Subsonic jet spectra here.
Now, the same supersonic jet spectrum from before.
Supersonic spectra.
Aside from the fact the supersonic jet is much louder, the spectra also has a different shape; we see a distinct “hump”, and we see a series of peaks. The hump arises from a phenomenon called “broadband shock-associated noise”, while the peaks arise from a phenomenon called “screech”. Screech is a form of aeroacoustic resonance in jets; click the link below to jump out to a separate discussion on resonance if you are interested, then return here.
Aeroacoustic resonance in jets
While the jet we’ve been looking at here is supersonic, it’s still quite far from the exhaust of a real jet, as we are not adding any heat to it. Not only is it not hot, the fact it is expanding means that the jet is much colder than the surrounding air, making it quite different to the exhaust of a real engine. When our jet is both hot and supersonic, the wavepackets in the jet move much faster than the ambient speed of sound. This can produce a new source of noise known as “crackle”. To learn more about crackle and associated phenomena, check out the page on non-linear acoustics.

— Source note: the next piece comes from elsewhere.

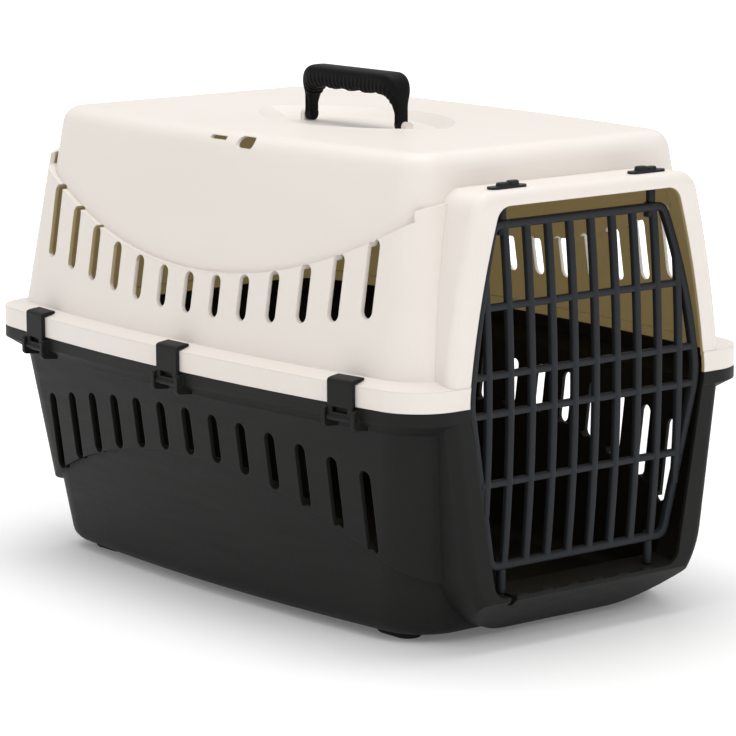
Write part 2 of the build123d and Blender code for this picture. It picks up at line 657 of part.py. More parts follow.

An introduction to non-linear acoustics
Is that everything? Well, not quite. In recent years we’ve increasingly understood that while the KH wavepacket is the most important coherent structure in jet noise, it’s not the only one. We know that the state of the boundary layer inside the nozzle actually can play a major role in jet noise, at least for laboratory scale jets (see for instance Bres et al 2018).